> EXERCISE DESCRIPTION: Find and copy every line in the records that includes the string "depsgraph".
** Begin **
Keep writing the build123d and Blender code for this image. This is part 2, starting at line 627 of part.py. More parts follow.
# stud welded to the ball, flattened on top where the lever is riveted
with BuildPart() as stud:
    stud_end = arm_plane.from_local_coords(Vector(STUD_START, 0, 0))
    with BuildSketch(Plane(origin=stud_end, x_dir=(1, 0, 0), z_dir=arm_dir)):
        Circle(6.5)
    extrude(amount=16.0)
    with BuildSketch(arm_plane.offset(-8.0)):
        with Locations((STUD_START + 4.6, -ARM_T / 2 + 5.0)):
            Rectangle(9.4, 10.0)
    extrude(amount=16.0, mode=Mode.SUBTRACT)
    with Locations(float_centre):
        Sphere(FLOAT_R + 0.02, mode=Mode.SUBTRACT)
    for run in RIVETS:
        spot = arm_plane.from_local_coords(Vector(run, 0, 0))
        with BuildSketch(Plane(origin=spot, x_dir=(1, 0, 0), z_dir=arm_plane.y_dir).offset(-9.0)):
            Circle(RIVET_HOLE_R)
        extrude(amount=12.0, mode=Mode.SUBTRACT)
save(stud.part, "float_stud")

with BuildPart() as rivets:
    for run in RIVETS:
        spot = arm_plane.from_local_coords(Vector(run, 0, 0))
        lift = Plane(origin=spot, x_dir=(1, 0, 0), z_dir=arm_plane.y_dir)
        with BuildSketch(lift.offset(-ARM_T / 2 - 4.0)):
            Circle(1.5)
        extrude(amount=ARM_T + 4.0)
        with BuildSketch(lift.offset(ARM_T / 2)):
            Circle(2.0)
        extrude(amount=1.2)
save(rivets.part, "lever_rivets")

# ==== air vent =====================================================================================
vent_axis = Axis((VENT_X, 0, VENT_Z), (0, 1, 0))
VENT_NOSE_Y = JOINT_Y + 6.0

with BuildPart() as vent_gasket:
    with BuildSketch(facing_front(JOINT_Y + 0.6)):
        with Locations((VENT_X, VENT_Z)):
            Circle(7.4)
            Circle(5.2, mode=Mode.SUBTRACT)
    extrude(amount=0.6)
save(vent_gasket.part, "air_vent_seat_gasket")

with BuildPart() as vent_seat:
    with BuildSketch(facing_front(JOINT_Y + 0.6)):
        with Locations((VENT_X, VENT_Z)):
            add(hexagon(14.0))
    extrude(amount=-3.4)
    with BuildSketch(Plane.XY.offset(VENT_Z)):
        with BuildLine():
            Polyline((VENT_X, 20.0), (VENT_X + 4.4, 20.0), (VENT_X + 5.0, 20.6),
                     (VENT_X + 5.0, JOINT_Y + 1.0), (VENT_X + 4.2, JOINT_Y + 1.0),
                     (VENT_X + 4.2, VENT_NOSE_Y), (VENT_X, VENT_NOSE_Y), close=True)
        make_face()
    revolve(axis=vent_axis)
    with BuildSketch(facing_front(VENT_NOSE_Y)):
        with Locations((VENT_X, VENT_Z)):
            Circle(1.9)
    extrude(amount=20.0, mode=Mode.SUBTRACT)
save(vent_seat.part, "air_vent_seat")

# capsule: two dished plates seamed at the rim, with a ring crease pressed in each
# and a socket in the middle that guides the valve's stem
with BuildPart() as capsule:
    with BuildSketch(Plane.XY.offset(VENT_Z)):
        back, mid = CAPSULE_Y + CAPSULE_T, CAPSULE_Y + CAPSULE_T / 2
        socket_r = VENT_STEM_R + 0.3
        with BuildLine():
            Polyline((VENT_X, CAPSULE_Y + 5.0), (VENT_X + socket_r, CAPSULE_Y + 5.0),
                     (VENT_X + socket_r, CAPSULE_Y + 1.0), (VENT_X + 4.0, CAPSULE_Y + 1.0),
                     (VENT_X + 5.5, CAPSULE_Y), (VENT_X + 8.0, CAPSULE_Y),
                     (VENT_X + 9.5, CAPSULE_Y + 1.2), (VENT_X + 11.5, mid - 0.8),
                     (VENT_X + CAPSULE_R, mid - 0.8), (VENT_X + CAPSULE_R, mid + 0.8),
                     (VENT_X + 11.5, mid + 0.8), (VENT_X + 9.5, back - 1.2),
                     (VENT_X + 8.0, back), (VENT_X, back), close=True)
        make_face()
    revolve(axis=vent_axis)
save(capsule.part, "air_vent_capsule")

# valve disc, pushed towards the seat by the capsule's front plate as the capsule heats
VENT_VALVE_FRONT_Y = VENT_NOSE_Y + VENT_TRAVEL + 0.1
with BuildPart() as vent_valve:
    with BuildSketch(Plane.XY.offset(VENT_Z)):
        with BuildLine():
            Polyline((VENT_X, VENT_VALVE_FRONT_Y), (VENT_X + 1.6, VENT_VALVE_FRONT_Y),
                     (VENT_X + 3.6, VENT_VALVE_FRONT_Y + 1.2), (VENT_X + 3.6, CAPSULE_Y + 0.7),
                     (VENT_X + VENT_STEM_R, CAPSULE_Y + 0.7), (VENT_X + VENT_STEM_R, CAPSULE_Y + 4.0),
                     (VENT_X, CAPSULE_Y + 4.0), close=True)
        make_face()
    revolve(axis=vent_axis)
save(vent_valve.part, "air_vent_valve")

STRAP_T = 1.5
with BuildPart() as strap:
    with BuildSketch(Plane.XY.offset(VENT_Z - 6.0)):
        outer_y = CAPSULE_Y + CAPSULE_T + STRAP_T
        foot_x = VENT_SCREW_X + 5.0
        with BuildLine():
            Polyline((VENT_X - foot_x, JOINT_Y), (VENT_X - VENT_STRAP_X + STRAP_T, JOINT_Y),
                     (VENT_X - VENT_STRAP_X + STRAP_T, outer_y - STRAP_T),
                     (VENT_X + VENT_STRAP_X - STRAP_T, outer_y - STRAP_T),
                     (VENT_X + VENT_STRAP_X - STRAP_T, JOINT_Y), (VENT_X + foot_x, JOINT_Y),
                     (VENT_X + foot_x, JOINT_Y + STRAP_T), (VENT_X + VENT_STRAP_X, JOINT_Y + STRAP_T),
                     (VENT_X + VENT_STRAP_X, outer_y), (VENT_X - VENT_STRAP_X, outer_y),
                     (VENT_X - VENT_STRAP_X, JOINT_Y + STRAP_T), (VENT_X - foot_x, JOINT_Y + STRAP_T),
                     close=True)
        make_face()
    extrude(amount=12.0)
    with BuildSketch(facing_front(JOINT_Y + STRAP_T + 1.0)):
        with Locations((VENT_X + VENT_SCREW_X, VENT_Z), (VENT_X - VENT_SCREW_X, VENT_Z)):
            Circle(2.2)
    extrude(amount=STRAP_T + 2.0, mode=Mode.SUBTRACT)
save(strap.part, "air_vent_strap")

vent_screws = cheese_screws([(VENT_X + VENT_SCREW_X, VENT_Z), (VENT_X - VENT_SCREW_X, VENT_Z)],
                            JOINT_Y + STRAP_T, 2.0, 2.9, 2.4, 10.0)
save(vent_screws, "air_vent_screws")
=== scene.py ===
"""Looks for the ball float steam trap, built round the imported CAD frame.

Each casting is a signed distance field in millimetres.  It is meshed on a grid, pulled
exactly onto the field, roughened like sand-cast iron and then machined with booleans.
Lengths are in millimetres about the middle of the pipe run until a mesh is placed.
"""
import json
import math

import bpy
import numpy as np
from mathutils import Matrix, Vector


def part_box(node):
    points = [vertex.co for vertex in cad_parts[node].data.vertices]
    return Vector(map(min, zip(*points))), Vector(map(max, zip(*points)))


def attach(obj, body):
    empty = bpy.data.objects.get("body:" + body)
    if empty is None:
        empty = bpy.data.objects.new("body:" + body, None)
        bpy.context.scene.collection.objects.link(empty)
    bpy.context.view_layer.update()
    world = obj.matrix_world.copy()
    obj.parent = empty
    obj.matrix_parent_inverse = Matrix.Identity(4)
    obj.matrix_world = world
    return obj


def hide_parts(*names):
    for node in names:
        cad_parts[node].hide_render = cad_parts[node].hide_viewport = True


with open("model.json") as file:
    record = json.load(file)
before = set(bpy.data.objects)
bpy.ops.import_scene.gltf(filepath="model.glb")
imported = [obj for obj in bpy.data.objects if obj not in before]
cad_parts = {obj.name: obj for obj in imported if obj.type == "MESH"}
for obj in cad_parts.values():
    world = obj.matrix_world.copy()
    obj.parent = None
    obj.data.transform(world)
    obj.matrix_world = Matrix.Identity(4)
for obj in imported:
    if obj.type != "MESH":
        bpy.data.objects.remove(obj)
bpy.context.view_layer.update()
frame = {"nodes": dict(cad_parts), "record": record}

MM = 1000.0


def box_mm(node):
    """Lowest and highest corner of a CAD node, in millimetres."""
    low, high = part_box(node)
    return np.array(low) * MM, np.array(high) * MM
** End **
** Begin **
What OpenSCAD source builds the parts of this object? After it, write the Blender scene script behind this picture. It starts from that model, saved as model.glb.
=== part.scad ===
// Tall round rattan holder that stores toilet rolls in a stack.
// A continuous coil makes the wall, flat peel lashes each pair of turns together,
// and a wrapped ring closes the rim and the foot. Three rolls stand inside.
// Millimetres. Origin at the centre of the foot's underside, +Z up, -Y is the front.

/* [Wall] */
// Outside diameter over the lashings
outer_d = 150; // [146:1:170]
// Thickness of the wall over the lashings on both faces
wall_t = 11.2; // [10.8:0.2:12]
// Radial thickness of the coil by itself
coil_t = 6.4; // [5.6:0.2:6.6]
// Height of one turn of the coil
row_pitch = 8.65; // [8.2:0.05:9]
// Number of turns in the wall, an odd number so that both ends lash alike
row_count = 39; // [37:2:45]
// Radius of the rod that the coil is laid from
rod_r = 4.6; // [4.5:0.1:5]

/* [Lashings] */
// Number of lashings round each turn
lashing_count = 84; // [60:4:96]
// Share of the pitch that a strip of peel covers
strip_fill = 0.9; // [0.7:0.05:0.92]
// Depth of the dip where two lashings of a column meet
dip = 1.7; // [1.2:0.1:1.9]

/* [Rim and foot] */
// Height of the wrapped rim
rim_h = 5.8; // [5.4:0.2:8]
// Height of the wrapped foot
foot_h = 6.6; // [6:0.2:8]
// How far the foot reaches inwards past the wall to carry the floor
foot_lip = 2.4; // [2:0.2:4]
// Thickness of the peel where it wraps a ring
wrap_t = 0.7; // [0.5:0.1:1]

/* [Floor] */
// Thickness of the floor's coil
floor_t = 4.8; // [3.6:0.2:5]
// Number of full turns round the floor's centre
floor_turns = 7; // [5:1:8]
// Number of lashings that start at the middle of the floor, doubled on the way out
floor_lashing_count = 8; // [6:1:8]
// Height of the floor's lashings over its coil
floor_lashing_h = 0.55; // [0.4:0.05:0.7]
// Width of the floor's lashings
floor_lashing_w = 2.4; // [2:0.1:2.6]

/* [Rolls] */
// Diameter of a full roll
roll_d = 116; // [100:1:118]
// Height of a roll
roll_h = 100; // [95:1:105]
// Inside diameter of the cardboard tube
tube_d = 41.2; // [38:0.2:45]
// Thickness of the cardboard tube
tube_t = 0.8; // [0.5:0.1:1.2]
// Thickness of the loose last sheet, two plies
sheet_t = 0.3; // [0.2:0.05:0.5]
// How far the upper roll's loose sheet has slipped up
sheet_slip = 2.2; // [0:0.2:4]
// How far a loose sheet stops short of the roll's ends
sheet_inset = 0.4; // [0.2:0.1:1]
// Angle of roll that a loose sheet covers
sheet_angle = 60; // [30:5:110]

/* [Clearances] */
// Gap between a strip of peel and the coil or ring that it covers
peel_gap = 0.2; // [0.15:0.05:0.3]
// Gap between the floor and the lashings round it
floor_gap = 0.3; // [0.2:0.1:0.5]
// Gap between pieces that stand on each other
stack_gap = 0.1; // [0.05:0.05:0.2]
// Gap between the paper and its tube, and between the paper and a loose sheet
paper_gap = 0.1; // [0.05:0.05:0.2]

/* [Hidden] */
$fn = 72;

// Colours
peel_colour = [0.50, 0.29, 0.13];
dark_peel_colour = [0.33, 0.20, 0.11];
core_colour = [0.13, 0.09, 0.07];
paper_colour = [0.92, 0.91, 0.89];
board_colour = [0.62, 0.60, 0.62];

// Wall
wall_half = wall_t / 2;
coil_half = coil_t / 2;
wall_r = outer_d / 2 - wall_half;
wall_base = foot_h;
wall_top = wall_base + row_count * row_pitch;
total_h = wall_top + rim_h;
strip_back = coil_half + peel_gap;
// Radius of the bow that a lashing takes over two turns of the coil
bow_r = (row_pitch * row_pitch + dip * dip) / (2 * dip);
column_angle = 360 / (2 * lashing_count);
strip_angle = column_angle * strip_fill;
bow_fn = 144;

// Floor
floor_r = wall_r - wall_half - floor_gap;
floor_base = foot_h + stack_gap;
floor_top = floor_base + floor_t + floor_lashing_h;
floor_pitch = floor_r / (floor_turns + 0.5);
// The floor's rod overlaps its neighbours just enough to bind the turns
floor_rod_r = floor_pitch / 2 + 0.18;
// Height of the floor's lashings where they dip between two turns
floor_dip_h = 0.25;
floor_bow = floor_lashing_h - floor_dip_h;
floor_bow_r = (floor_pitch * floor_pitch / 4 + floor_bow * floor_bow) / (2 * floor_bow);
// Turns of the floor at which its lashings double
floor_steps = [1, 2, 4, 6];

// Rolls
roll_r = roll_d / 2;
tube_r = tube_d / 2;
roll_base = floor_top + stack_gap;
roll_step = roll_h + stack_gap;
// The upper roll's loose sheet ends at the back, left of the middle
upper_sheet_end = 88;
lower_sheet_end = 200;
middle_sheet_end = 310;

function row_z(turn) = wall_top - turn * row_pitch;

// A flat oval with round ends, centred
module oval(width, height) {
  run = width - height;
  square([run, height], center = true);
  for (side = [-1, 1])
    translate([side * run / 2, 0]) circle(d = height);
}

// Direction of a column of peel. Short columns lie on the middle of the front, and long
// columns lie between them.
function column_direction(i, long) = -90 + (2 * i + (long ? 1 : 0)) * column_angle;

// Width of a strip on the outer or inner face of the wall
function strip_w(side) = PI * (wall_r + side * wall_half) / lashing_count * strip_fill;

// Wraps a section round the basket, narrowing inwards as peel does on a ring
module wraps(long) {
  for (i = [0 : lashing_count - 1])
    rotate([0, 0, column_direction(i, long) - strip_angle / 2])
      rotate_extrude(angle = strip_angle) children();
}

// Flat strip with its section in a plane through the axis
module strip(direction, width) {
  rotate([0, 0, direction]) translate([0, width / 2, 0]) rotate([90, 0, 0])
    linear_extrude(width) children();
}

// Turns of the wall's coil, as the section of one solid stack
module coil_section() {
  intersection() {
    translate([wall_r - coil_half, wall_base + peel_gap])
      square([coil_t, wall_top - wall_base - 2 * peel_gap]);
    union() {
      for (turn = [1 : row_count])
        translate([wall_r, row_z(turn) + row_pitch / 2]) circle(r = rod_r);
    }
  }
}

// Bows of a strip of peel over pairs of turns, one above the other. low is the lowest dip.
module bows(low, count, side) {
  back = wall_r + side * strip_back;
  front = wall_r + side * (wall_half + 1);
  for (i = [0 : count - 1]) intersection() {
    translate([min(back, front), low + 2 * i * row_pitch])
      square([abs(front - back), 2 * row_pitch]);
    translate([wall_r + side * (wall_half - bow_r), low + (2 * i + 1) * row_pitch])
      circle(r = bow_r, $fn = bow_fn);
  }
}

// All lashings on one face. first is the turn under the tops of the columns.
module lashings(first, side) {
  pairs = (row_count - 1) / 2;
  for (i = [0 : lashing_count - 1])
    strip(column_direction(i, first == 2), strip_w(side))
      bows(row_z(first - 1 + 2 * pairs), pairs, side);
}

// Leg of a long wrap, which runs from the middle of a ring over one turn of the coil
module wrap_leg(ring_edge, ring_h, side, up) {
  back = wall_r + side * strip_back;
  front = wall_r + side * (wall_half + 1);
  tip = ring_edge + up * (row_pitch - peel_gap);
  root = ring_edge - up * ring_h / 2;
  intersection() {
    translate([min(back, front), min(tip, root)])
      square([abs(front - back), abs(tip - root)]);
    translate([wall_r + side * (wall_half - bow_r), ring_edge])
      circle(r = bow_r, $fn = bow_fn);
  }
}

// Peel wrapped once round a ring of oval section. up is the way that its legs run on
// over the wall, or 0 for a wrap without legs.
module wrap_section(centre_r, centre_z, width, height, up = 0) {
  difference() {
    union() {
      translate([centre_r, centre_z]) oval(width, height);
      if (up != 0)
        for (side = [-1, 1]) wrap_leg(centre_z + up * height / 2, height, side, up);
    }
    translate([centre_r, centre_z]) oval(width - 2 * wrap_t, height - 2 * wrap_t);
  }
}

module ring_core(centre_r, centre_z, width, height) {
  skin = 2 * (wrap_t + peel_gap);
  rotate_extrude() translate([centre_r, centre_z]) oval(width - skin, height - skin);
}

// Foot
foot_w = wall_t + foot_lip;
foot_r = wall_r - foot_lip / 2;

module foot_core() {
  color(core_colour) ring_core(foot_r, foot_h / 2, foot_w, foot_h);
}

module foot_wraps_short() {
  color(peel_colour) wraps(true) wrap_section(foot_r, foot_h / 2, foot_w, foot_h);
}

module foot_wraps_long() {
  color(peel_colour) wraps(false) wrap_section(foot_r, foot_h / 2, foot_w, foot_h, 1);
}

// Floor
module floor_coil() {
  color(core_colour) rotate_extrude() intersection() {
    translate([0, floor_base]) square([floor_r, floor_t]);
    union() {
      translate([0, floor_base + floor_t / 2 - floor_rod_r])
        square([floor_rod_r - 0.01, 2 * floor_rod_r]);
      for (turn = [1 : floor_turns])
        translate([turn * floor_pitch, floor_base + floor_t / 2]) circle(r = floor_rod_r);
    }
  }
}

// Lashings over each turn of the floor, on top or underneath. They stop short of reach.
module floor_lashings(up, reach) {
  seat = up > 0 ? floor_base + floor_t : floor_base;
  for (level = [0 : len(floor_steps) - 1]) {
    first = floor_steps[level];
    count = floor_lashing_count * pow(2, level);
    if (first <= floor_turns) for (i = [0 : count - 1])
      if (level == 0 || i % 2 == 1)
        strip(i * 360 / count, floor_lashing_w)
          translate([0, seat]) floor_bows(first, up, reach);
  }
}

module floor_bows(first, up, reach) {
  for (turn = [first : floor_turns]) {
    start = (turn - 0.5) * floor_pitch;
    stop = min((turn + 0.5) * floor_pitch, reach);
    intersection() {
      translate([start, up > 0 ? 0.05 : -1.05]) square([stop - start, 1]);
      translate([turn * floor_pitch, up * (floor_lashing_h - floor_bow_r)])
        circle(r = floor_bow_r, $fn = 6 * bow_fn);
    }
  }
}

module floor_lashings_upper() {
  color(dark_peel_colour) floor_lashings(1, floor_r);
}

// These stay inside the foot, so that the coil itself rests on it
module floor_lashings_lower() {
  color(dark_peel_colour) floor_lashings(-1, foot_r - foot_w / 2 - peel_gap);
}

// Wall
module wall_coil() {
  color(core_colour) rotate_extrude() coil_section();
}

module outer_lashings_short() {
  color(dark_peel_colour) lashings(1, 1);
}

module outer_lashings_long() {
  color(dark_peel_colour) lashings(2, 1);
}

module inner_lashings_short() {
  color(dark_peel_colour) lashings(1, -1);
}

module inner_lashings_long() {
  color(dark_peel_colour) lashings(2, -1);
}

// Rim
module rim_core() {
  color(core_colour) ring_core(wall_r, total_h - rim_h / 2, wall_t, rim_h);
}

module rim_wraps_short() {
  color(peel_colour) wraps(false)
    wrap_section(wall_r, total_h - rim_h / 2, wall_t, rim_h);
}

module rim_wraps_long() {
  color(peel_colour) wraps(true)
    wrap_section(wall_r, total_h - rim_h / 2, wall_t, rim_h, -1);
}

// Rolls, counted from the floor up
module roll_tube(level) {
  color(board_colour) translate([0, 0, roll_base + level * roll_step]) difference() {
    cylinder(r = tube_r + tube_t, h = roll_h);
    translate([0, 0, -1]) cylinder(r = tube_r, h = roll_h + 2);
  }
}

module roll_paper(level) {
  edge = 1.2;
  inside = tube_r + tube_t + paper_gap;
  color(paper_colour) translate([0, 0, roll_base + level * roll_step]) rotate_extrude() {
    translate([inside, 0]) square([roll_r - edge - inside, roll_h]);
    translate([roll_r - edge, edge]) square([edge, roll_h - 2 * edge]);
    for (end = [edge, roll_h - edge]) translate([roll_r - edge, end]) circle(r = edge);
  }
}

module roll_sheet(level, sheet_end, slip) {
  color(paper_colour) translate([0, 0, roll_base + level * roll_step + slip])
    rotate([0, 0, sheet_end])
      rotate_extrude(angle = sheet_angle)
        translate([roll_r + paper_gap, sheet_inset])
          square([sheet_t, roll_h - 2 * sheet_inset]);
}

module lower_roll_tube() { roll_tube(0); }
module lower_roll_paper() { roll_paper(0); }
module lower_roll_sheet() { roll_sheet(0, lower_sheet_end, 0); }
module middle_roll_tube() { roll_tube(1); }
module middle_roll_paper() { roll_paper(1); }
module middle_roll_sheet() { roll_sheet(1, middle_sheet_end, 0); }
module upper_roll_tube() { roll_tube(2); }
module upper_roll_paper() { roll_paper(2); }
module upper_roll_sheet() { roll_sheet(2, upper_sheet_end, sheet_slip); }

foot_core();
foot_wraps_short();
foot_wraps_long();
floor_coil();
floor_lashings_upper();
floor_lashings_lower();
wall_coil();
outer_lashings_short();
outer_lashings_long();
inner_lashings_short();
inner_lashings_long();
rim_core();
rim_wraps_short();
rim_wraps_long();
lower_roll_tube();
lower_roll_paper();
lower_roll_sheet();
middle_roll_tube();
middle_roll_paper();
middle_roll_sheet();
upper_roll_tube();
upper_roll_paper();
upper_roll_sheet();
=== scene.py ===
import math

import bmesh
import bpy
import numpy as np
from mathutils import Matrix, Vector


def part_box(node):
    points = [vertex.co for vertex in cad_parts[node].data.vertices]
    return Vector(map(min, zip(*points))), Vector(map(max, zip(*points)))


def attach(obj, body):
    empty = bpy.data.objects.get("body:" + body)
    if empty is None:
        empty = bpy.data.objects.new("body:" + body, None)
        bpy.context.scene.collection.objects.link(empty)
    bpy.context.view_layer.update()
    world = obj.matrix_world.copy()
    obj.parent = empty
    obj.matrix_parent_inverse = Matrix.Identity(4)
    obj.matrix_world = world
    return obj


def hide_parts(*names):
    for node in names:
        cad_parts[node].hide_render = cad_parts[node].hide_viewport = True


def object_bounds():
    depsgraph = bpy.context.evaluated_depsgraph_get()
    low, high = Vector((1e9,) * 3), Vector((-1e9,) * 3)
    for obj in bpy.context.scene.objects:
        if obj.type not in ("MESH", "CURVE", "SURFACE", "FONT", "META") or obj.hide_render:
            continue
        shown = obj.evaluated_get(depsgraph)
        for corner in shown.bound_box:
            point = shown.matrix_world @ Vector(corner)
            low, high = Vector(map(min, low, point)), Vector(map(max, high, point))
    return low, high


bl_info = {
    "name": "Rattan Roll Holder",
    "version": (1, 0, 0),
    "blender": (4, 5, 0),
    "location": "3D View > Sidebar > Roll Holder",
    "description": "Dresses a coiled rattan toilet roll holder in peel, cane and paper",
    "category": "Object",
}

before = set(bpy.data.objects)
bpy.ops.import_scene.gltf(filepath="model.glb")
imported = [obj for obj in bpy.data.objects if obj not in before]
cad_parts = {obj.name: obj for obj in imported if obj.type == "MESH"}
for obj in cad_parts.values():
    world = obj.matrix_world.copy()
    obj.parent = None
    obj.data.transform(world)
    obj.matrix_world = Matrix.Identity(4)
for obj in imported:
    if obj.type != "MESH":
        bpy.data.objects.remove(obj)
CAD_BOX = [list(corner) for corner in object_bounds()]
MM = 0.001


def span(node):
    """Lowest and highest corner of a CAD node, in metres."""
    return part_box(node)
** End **
> OUTPUT BELOW:
    depsgraph = bpy.context.evaluated_depsgraph_get()
        shown = obj.evaluated_get(depsgraph)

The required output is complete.